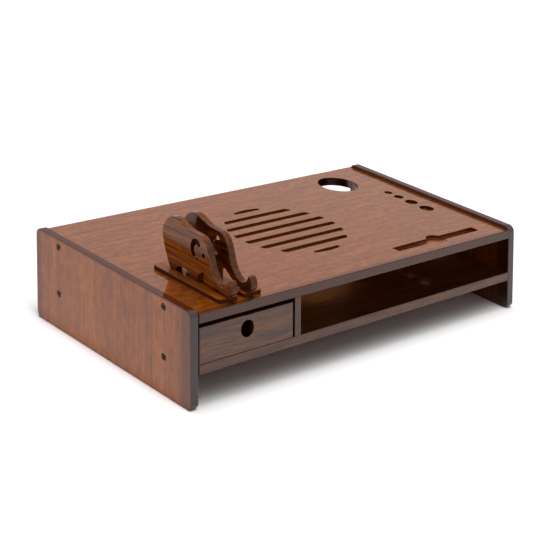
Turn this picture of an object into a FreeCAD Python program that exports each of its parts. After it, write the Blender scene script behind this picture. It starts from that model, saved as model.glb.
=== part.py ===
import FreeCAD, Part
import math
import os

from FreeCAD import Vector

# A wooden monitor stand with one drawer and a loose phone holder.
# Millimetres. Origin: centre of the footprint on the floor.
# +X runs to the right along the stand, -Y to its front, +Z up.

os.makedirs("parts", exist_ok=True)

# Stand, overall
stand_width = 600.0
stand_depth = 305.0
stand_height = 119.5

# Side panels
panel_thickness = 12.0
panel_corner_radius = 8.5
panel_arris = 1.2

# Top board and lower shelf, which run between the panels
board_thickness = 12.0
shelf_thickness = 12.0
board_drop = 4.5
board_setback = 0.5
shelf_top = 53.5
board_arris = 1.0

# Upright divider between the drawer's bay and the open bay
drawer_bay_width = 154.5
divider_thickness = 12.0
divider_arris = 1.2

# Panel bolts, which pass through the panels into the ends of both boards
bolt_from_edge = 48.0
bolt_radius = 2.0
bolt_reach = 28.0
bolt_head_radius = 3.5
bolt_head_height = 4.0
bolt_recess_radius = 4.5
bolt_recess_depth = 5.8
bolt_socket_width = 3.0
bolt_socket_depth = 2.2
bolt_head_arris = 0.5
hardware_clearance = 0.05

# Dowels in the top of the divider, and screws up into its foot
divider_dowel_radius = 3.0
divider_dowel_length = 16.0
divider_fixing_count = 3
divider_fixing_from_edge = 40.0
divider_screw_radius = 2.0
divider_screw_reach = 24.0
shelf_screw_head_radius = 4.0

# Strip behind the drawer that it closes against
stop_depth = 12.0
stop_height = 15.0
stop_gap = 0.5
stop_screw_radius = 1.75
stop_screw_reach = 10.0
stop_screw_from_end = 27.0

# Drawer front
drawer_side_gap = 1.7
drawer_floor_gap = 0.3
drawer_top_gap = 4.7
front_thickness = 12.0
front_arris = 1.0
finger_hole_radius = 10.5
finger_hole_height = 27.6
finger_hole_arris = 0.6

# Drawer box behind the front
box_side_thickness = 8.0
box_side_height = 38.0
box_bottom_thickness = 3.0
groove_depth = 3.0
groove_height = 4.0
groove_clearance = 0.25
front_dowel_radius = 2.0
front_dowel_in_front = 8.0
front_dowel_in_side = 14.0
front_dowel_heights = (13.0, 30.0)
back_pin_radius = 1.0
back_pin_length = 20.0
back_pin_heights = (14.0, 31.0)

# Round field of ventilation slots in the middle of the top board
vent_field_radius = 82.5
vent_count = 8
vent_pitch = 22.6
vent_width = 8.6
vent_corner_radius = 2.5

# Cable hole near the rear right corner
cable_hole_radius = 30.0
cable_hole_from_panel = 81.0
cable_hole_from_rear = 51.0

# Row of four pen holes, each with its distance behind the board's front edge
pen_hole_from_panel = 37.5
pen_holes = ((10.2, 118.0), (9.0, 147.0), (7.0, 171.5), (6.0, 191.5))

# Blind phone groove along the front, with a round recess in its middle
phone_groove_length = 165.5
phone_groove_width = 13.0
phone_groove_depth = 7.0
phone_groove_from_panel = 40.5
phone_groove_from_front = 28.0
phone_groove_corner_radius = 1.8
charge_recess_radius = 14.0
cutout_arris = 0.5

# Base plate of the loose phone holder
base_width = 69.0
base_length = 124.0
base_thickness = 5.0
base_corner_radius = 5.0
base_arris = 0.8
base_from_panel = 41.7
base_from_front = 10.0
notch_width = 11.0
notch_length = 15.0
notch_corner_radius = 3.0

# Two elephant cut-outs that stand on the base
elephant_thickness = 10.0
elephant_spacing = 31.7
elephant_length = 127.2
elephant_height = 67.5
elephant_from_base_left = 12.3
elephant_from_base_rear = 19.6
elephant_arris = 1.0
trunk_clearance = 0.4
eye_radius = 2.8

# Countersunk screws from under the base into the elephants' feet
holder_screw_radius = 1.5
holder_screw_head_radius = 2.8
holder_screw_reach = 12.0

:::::

WHAT YOU WILL DO. All of the data shown above must be copied exactly.

ANSWER FOR THIS EXERCISE.
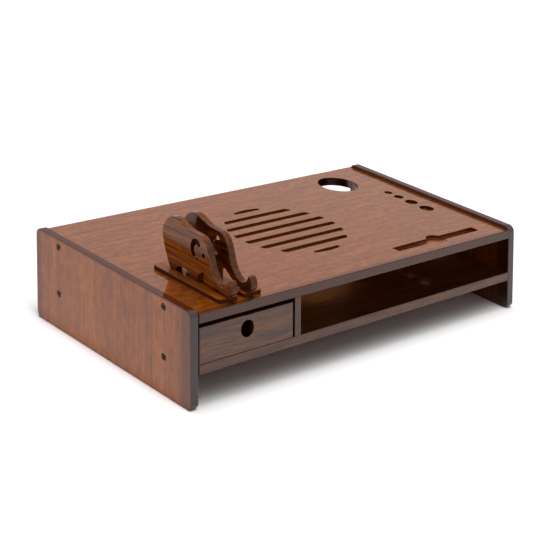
Turn this picture of an object into a FreeCAD Python program that exports each of its parts. After it, write the Blender scene script behind this picture. It starts from that model, saved as model.glb.
=== part.py ===
import FreeCAD, Part
import math
import os

from FreeCAD import Vector

# A wooden monitor stand with one drawer and a loose phone holder.
# Millimetres. Origin: centre of the footprint on the floor.
# +X runs to the right along the stand, -Y to its front, +Z up.

os.makedirs("parts", exist_ok=True)

# Stand, overall
stand_width = 600.0
stand_depth = 305.0
stand_height = 119.5

# Side panels
panel_thickness = 12.0
panel_corner_radius = 8.5
panel_arris = 1.2

# Top board and lower shelf, which run between the panels
board_thickness = 12.0
shelf_thickness = 12.0
board_drop = 4.5
board_setback = 0.5
shelf_top = 53.5
board_arris = 1.0

# Upright divider between the drawer's bay and the open bay
drawer_bay_width = 154.5
divider_thickness = 12.0
divider_arris = 1.2

# Panel bolts, which pass through the panels into the ends of both boards
bolt_from_edge = 48.0
bolt_radius = 2.0
bolt_reach = 28.0
bolt_head_radius = 3.5
bolt_head_height = 4.0
bolt_recess_radius = 4.5
bolt_recess_depth = 5.8
bolt_socket_width = 3.0
bolt_socket_depth = 2.2
bolt_head_arris = 0.5
hardware_clearance = 0.05

# Dowels in the top of the divider, and screws up into its foot
divider_dowel_radius = 3.0
divider_dowel_length = 16.0
divider_fixing_count = 3
divider_fixing_from_edge = 40.0
divider_screw_radius = 2.0
divider_screw_reach = 24.0
shelf_screw_head_radius = 4.0

# Strip behind the drawer that it closes against
stop_depth = 12.0
stop_height = 15.0
stop_gap = 0.5
stop_screw_radius = 1.75
stop_screw_reach = 10.0
stop_screw_from_end = 27.0

# Drawer front
drawer_side_gap = 1.7
drawer_floor_gap = 0.3
drawer_top_gap = 4.7
front_thickness = 12.0
front_arris = 1.0
finger_hole_radius = 10.5
finger_hole_height = 27.6
finger_hole_arris = 0.6

# Drawer box behind the front
box_side_thickness = 8.0
box_side_height = 38.0
box_bottom_thickness = 3.0
groove_depth = 3.0
groove_height = 4.0
groove_clearance = 0.25
front_dowel_radius = 2.0
front_dowel_in_front = 8.0
front_dowel_in_side = 14.0
front_dowel_heights = (13.0, 30.0)
back_pin_radius = 1.0
back_pin_length = 20.0
back_pin_heights = (14.0, 31.0)

# Round field of ventilation slots in the middle of the top board
vent_field_radius = 82.5
vent_count = 8
vent_pitch = 22.6
vent_width = 8.6
vent_corner_radius = 2.5

# Cable hole near the rear right corner
cable_hole_radius = 30.0
cable_hole_from_panel = 81.0
cable_hole_from_rear = 51.0

# Row of four pen holes, each with its distance behind the board's front edge
pen_hole_from_panel = 37.5
pen_holes = ((10.2, 118.0), (9.0, 147.0), (7.0, 171.5), (6.0, 191.5))

# Blind phone groove along the front, with a round recess in its middle
phone_groove_length = 165.5
phone_groove_width = 13.0
phone_groove_depth = 7.0
phone_groove_from_panel = 40.5
phone_groove_from_front = 28.0
phone_groove_corner_radius = 1.8
charge_recess_radius = 14.0
cutout_arris = 0.5

# Base plate of the loose phone holder
base_width = 69.0
base_length = 124.0
base_thickness = 5.0
base_corner_radius = 5.0
base_arris = 0.8
base_from_panel = 41.7
base_from_front = 10.0
notch_width = 11.0
notch_length = 15.0
notch_corner_radius = 3.0

# Two elephant cut-outs that stand on the base
elephant_thickness = 10.0
elephant_spacing = 31.7
elephant_length = 127.2
elephant_height = 67.5
elephant_from_base_left = 12.3
elephant_from_base_rear = 19.6
elephant_arris = 1.0
trunk_clearance = 0.4
eye_radius = 2.8

# Countersunk screws from under the base into the elephants' feet
holder_screw_radius = 1.5
holder_screw_head_radius = 2.8
holder_screw_reach = 12.0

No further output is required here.